I finally cut the skirt pattern out in Black lining and after zig zagging the edges to stop it from fraying I stitched the pieces together to make a skirt lining. I then pinned the lining to the inside of the dress and machined sewed it in place. I hand sewed the hem of the dress and machine sewed the hem of the skirt lining.
(Cutting out the skirt lining and sewing it together and attaching it to the dress)
I have tried the final outfit on my actress but have decided not to include a final picture of her wearing it on this blog, instead I have taken pictures of it on a dress mannequin and added those.
It does fit well after all the perseverance and alterations and as I have already said I am still working on the dress to make some final finishing touches.
Lastly, on reflection, now that I have finished the dress construction, I wish I had cut the 2 front skirt panels out as one piece and that I had cut it on the fold instead of in 2 pieces. I feel this would of looked better as the pattern would of looked complete and not broken up. If not cutting it on the fold then the 2 pieces should of had the pattern matched up. Having said this it is ok and is not necessarily that noticeable. I had made my original pattern in 4 separate pieces, rather than only 2 pieces cut on the fold as the other college students patterns were, as my pattern had to have numerous adjustments made to it and after increasing my pattern size I hadn't thought about the possibility of then cutting the front of the skirt on the fold as was the original pattern.

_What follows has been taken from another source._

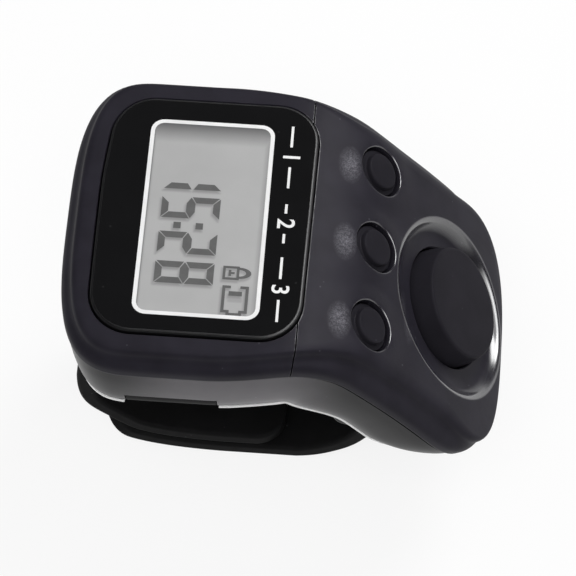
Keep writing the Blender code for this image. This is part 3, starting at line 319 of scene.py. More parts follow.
class Around:
    """A closed line that can be read at any share of its length."""

    def __init__(self, points):
        closed = list(points) + [points[0]]
        self.points = np.array(closed)
        steps = np.hypot(*(self.points[1:] - self.points[:-1]).T)
        self.runs = np.concatenate([[0.0], np.cumsum(steps)])

    def at(self, share):
        run = (share % 1.0) * self.runs[-1]
        return tuple(float(np.interp(run, self.runs, self.points[:, axis])) for axis in (0, 1))

    def inward(self, share, reach=0.004):
        """The unit normal that points to the inside."""
        before, after = self.at(share - reach), self.at(share + reach)
        run, rise = after[0] - before[0], after[1] - before[1]
        length = math.hypot(run, rise)
        return rise / length, -run / length


OUTLINE = Around(outline_line())


def mound(s, t):
    """How far the top face rises beside a small key."""
    rise = 0.0
    for key in (-1, 0, 1):
        away = math.hypot(s - SMALL_KEY_AT, t - key * SMALL_KEY_PITCH) - SMALL_HOLE
        rise = max(rise, MOUND_HEIGHT * (1 - smooth(away / MOUND_REACH)))
    return rise


def curve_point(a, b, c, d, u):
    """The point at u from b to c, on the smooth curve that also heeds a and d."""
    third = b * 3 - a - c * 3 + d
    return (b * 2 + (c - a) * u + (a * 2 - b * 5 + c * 4 - d) * u * u + third * u**3) / 2


def smooth_line(points, steps):
    """A line through the given points, with steps to each of its spans."""
    ends = [Vector(p) for p in points]
    ends = [ends[0] * 2 - ends[1]] + ends + [ends[-1] * 2 - ends[-2]]
    line = []
    for i in range(1, len(points)):
        a, b, c, d = ends[i - 1 : i + 3]
        for j in range(steps):
            u = j / steps
            line.append(curve_point(a, b, c, d, u))
    return line + [ends[-2]]


def eased(points, steps=5):
    """A line of (across, up, ease) points with each corner rounded off by its ease."""
    line = []
    for i, (across, up, ease) in enumerate(points):
        middle = Vector((across, up))
        if not ease:
            line.append(middle)
            continue
        before, after = Vector(points[i - 1][:2]) - middle, Vector(points[i + 1][:2]) - middle
        first = middle + before * min(0.48, ease / before.length)
        last = middle + after * min(0.48, ease / after.length)
        for j in range(steps + 1):
            u = j / steps
            line.append(first * (1 - u) ** 2 + middle * 2 * u * (1 - u) + last * u * u)
    return line


# ---------------------------------------------------------------- modelling by hand


def deselect():
    if bpy.context.object and bpy.context.object.mode != "OBJECT":
        bpy.ops.object.mode_set(mode="OBJECT")
    bpy.ops.object.select_all(action="DESELECT")


def work_on(obj):
    deselect()
    obj.select_set(True)
    bpy.context.view_layer.objects.active = obj


def edit(obj, mode="VERT"):
    work_on(obj)
    bpy.ops.object.mode_set(mode="EDIT")
    bpy.ops.mesh.select_mode(type=mode)
    bpy.ops.mesh.select_all(action="DESELECT")


def leave_edit():
    bpy.ops.object.mode_set(mode="OBJECT")


def pick(obj, kind, chosen):
    """Selects the vertices, edges or faces that are chosen, and goes back to edit mode."""
    bpy.ops.object.mode_set(mode="OBJECT")
    for item in getattr(obj.data, kind):
        item.select = bool(chosen(item))
    bpy.ops.object.mode_set(mode="EDIT")


def tidy_normals(obj):
    work_on(obj)
    bpy.ops.object.mode_set(mode="EDIT")
    bpy.ops.mesh.select_all(action="SELECT")
    bpy.ops.mesh.remove_doubles(threshold=0.001 * MM)
    bpy.ops.mesh.normals_make_consistent(inside=False)
    leave_edit()


def apply_place(obj):
    work_on(obj)
    bpy.ops.object.transform_apply(location=True, rotation=True, scale=True)


def wound(name, steps, levels, place):
    """A closed solid: a circle drawn up level by level, its two ends filled, then laid in place.

    place takes a share of the way round, a level and a share of the way out from the middle.
    """
    deselect()
    bpy.ops.mesh.primitive_circle_add(vertices=steps, radius=1.0)
    obj = bpy.context.object
    obj.name = name
    bpy.ops.object.mode_set(mode="EDIT")
    bpy.ops.mesh.select_mode(type="EDGE")
    bpy.ops.mesh.select_all(action="SELECT")
    for _ in range(levels - 1):
        bpy.ops.mesh.extrude_region_move(TRANSFORM_OT_translate={"value": (0.0, 0.0, 1.0)})
    for level in (0, levels - 1):
        bpy.ops.mesh.select_mode(type="VERT")
        bpy.ops.mesh.select_all(action="DESELECT")
        pick(obj, "vertices", lambda v: abs(v.co.z - level) < 0.5)
        bpy.ops.mesh.fill_grid(span=steps // 4)
    leave_edit()
    for vertex in obj.data.vertices:
        x, y, z = vertex.co
        share = math.atan2(y, x) / (2 * math.pi) % 1.0
        vertex.co = place(share, round(z), min(1.0, math.hypot(x, y)))
    tidy_normals(obj)
    return obj


def carve(obj, cutter, operation="DIFFERENCE"):
    """Cuts one solid with another, or joins them, and takes the tool away."""
    work_on(obj)
    boolean = obj.modifiers.new("Carve", "BOOLEAN")
    boolean.operation = operation
    boolean.solver = "EXACT"
    boolean.object = cutter
    bpy.ops.object.modifier_apply(modifier=boolean.name)
    bpy.data.objects.remove(cutter, do_unlink=True)


def copied(obj):
    """A copy with its own mesh."""
    twin = obj.copy()
    twin.data = obj.data.copy()
    bpy.context.scene.collection.objects.link(twin)
    return twin


def turned(name, line, steps, place):
    """A turned solid: line holds (radius, height) from its top middle to its foot."""

    def point(share, level, out):
        turn = 2 * math.pi * share
        radius = line[level][0] * out
        return place @ Vector((radius * math.cos(turn), radius * math.sin(turn), line[level][1]))

    return wound(name, steps, len(line), point)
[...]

Have now finished the dress :-) Have added an adornment of a strip of Siver Brocade fabric to both sides of the back of the dress that loosely tie together and held in place with a popper. I do feel this has broken up the 'Blackness' of the dress at the back and will move freely when the actress is dancing. I quite like the look it gives to the back. I also cut a long piece of jersey fabric into a long strip and stitched together as a tube which I turned the right way round. I have hand sewn this Black Fabric band around the waist of the dress to form a belt. Again I do feel this has added to the final finish of the dress and look forward to seeing the outfit on the actress.